After a night of sleep broken by bouts of drumming from revelers on the beach, I awoke to the first Christmas that didn't involve rushing down a flight of stairs to see what Santa had spread beneath the tree. While it was sad not being able to share the day with family back home, it was a beautiful morning and after wandering around town for a bit, we finally found someone to open up shop and prepare an omelette breakfast for us. While everyone in Avépozo seemed to still be sleeping after a night of celebration, once the eggs and coffee started cooking, we quickly found ourselves in good company and we had the feeling our chef was almost-glad to have been awakened, as he was in for a brisk Christmas business.
After breakfast and one last swim, we hailed a cab and headed back to Lomé, where our last hope of making it to Benin was dashed when we went to the bus station and discovered that the bus schedule wouldn't work out with our tentative itinerary; the only feasible option was to buy tickets back to Ouaga for the following morning.

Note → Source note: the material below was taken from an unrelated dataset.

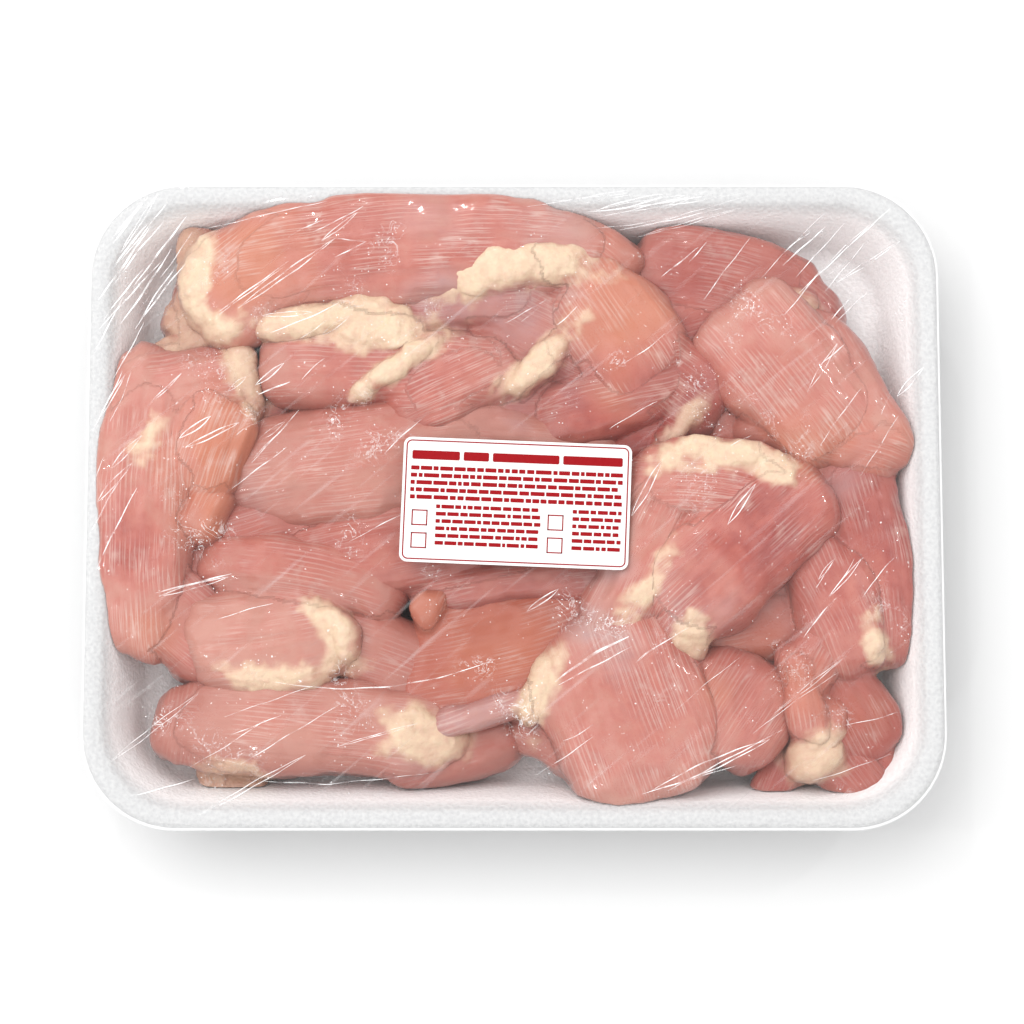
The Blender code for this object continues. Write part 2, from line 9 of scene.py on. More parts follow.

It was hard to feel too disappointed as the trip had been perfect up to this point and we still had a party with friends to look forward to. So, after lunch we hopped in another cab and headed north to Tsévié, where Christina is spending her third year as a Peace Corps Volunteer, helping to incorporate and implement Life Skills lessons into school curricula and after-school clubs. I lucked out and got to share the front seat with the driver and one other passenger, while Coleman got stuck in back, packed in with a boisterous bunch of women from Ghana, who had somehow managed to get drunk on their way from a Christmas morning church service and who spent the hour-long trip fondling Coleman and demanding vows of marriage. I turned up the volume on my iPod and listened to Mariah Carey belt out "All I Want for Christmas is You," while enjoying the view of lush green vegetation and ignoring Coleman's laughter and screams for help from the back seat debauchery.

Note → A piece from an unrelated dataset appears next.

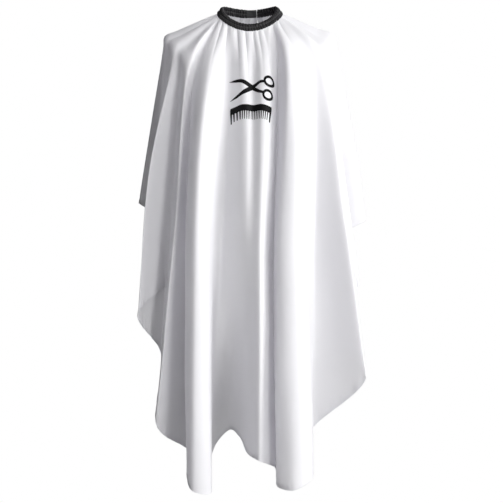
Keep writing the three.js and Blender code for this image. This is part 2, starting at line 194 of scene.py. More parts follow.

Christina came and picked us up when we got into town and took us back to her beautiful home, where we were greeted by Kait and David, friends from Burkina, along with some new friends from Peace Corps Togo. After bathing (I forgot to mention how humid Togo is; I think I actually prefer the higher temperatures of Burkina, since the heat is at least dry heat - the only time we weren't sweating was when we were actually in the ocean) we spent the early afternoon lazing about and catching up, sharing vacation tales and discussing the differences between volunteering in Burkina Faso and Togo. We finally got around to the festivities, placed an order of beer to be delivered, and started dinner preparations. Afternoon slid into evening and beer into wine and conversation into carousing, interrupted only once by a quick beer run, which was a party in itself as Kait and I decided to have an impromptu dance party with some Togolaise women and children in the neighborhood. While it was slightly humiliating to be shown up by a 7-year-old's dance skills, I had more fun in those 15 minutes than I often have in a week and it was definitely a highlight of the day's events. We had considered going out dancing, but were having such a good time (and such good food!) at Christina's that we decided to stay in and continue the revelry in her courtyard. Sometime around midnight I finally called it a night, covered myself with a pagne, and crashed.
While I'd never anticipated a Christmas like this, I couldn't have asked for a better first one away from home and family. Christmas Eve on the beach in Togo was the complete antithesis of cold, snowy Water Valley holidays on the family farm, and I've never before spent Christmas day with people I hadn't known my entire life, but somehow it all felt about as right as it could have felt. I was even able to talk briefly with my family back in Marblehead before my phone cut out, which never would have seemed like a sufficient Christmas present when I was a kid, but was more than enough this year. While traditions change and toys and family both get old, only the latter is irreplaceable and worth holding onto as long as possible. This year I was also blessed with new friends and experiences, so I couldn't have really asked for anything more. (If anyone from the Peace Corps is reading this, however, I am still asking for a job description and some work!)
The next day we all sweated our way through the humidity back to Lomé, and Coleman and I boarded a bus back to Ouagadougou for another week of vacation and one more night of celebrations to welcome in the the new year. It was a long bus ride back, with a 4-5 hour stop at the border - Coleman is a magical wizard of languages, even at 6 a.m., and managed to make many new friends by breaking out his newly-learned Jula, while I can only manage cranky at that hour - but we slid smoothly back over the border, even though our visas were slightly expired.... As we left behind the greenery, the well-paved roads, multi-story buildings, and other signs of development and headed north past vast open planes, mud huts, and herds of cattle, I realized that far as this country has to go to join the developed world, and little as I may be able to contribute to that process, I am very happy here and here is home for now. People here understand the importance of friends and family in a way that many Americans fail to fully grasp, and though there is a shortage of any number of things that Americans deem essential, there is almost never a shortage of people to look after you whether you're in need or not.
Anyway, to draw this to a close, I hope all of you who might be reading this are surrounded by good friends and family during the new year. If you happen to be far away from most of them, keep your eyes open for new friends - they're everywhere!